Nevertheless, C. bigelowi was not hitherto recorded from the northern Red Sea whereas it was recorded in the eastern Mediterranean 37. It is worth mentioned that the presence of C. bigelowi in the Mediterranean is solely based on two preserved medusae from Israeli coast, without any figure or description 37. Thus, this finding is somewhat doubtful and needs further confirmation since the identification lacks some credibility. Additionally, a limitation of Schmidt findings from samples collected in 1968 up to hitherto, no more records for this species was appeared in the Mediterranean. Despite suggestion of transporting C. bigelowi through the Suez Canal from the Red Sea to the Mediterranean 37, we could not confirm his suggestion due to the lack of information on the presence of this species in Suez Canal and no more findings in the Mediterranean. However, this work could help to figure the route of migration via Suez Canal, in case that his presence in the Mediterranean Sea is confirmed. Further research on tracing this species, which take genetic data into account as molecular evidence, needs to be undertaken to better understand of the introduction route of C. bigelowi to the Mediterranean.

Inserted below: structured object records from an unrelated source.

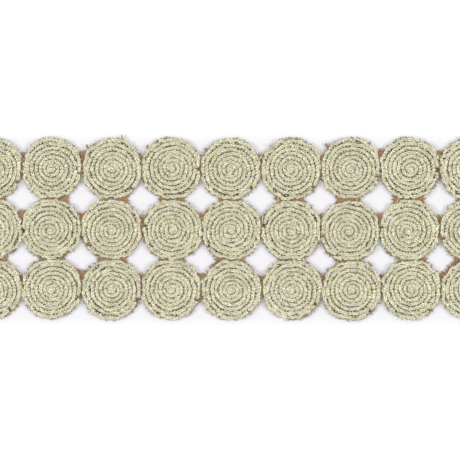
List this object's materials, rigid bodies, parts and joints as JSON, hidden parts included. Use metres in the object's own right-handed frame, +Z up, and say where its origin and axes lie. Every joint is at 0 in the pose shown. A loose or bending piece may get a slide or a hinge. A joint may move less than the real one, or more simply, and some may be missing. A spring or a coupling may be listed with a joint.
{
  "type": "metallic trim",
  "caption": "Flat scalloped trim: round discs of chain-stitched metallic yarn on a strip of ground cloth with diamond-shaped holes, for edging or decorating garments.",
  "frame": {"origin": "centre of the bounding box's underside: under the middle disc, at the underside of the ground cloth", "axes": "+X along the trim, +Y across it towards its upper edge in the picture, +Z up out of the embroidered face"},
  "size_m": [0.2031, 0.069, 0.0026],
  "materials": {
    "metallic_yarn": "pale gold metallic yarn, softly glittering",
    "ground_cloth": "brown organza, slightly lustrous"
  },
  "bodies": {
    "root": {"ground_cloth": "ground_cloth", "disc_top_1": "metallic_yarn", "disc_top_2": "metallic_yarn", "disc_top_3": "metallic_yarn", "disc_top_4": "metallic_yarn", "disc_top_5": "metallic_yarn", "disc_top_6": "metallic_yarn", "disc_top_7": "metallic_yarn", "disc_top_8": "metallic_yarn", "disc_top_9": "metallic_yarn", "disc_middle_1": "metallic_yarn", "disc_middle_2": "metallic_yarn", "disc_middle_3": "metallic_yarn", "disc_middle_4": "metallic_yarn", "disc_middle_5": "metallic_yarn", "disc_middle_6": "metallic_yarn", "disc_middle_7": "metallic_yarn", "disc_middle_8": "metallic_yarn", "disc_middle_9": "metallic_yarn", "disc_bottom_1": "metallic_yarn", "disc_bottom_2": "metallic_yarn", "disc_bottom_3": "metallic_yarn", "disc_bottom_4": "metallic_yarn", "disc_bottom_5": "metallic_yarn", "disc_bottom_6": "metallic_yarn", "disc_bottom_7": "metallic_yarn", "disc_bottom_8": "metallic_yarn", "disc_bottom_9": "metallic_yarn"}
  },
  "joints": []
}
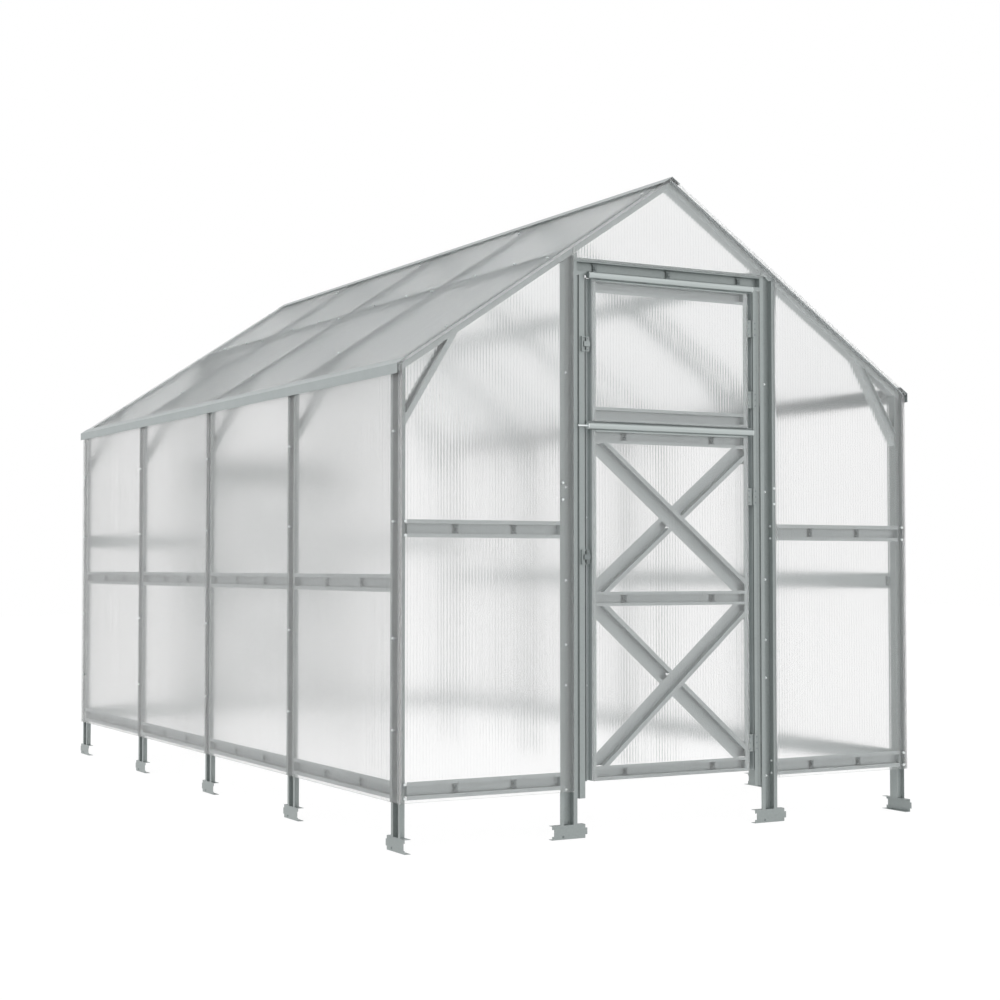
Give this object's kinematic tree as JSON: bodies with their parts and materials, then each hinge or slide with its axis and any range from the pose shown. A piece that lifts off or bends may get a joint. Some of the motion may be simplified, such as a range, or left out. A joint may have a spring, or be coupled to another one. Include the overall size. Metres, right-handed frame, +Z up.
{
  "type": "gabled polycarbonate garden greenhouse",
  "caption": "Walk-in gabled greenhouse: a frame of steel hat sections on low feet, clad in twin wall sheets, with a braced door and a window over it.",
  "frame": {"origin": "on the ground, under the middle of the house", "axes": "+Z up, -Y out of the front gable that has the working door, +Y along the ridge to the back gable, +X to the right as seen from the front"},
  "size_m": [2.463, 4.168, 2.6262],
  "materials": {
    "galvanised_section": "satin galvanised",
    "cap_strip": "satin galvanised",
    "drip_bar": "satin",
    "fittings": "zinc plated",
    "twin_wall_sheet": "clear twin wall polycarbonate"
  },
  "bodies": {
    "house": {"back_crown_sheet": "twin_wall_sheet", "back_door_braces": "galvanised_section", "back_door_posts": "galvanised_section", "back_drip_bars": "drip_bar", "back_fittings": "fittings", "back_head_rail": "galvanised_section", "back_jambs": "galvanised_section", "back_leaf_frames": "galvanised_section", "back_leaf_sheets": "twin_wall_sheet", "back_left_sheet": "twin_wall_sheet", "back_rails": "galvanised_section", "back_right_sheet": "twin_wall_sheet", "eave_caps": "cap_strip", "feet": "galvanised_section", "front_crown_sheet": "twin_wall_sheet", "front_door_posts": "galvanised_section", "front_head_rail": "galvanised_section", "front_jamb_hinge_leaves": "fittings", "front_jambs": "galvanised_section", "front_left_sheet": "twin_wall_sheet", "front_rails": "galvanised_section", "front_right_sheet": "twin_wall_sheet", "front_window_bar": "drip_bar", "front_window_fittings": "fittings", "front_window_frame": "galvanised_section", "front_window_sheet": "twin_wall_sheet", "knee_braces": "galvanised_section", "left_posts": "galvanised_section", "left_rafters": "galvanised_section", "left_rails": "galvanised_section", "left_roof_sheets": "twin_wall_sheet", "left_wall_sheets": "twin_wall_sheet", "purlins": "galvanised_section", "ridge_cap": "cap_strip", "right_posts": "galvanised_section", "right_rafters": "galvanised_section", "right_rails": "galvanised_section", "right_roof_sheets": "twin_wall_sheet", "right_wall_sheets": "twin_wall_sheet"},
    "front_door": {"front_door_bar": "drip_bar", "front_door_braces": "galvanised_section", "front_door_frame": "galvanised_section", "front_door_hinge_leaves": "fittings", "front_door_latch": "fittings", "front_door_sheet": "twin_wall_sheet"}
  },
  "joints": [
    {"name": "front_door_hinge", "type": "hinge", "parent": "house", "child": "front_door", "pos_m": [0.406, -2.045, 0.906], "axis": [0, 0, 1], "range_deg": [0, 110]}
  ]
}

The environmental factors are driving the geographical fauna distribution. In this attempt, the temperature and salinity were assessed. In the present study, C. bigelowi was recorded in the northern Red Sea in winter (December and February) when surface water temperature and salinity were ~18.4 °C and ~40 ‰, respectively. Earlier records indicated that C. bigelowi is a high temperature species being widely distributed in equatorial and tropical areas of the Pacific, Indo-Pacific and Indian Oceans 5, giving a tolerant temperature range between 24 and 28 °C 36. Moreover, C. bigelowi is considered a euryhaline species with an optimal salinity of ~ 33‰, and a tolerate range of 31.9-36‰ 36. The presence of C. bigelowi in the temperate-subtropical conditions of the northern Red Sea could be explained according to one of two assumptions. One of these could be that C. bigelowi broadened its tolerance range for temperature to the extent that it succeeded to occur in such lower temperature than its tolerance range. The second could be related to the climate change which makes the conditions in the northern Red Sea more suitable for C. bigelowi. Finally, it could likely reflect the scarcity of knowledge of Hydrozoa in the Red Sea due to lack of study rather than absence of species.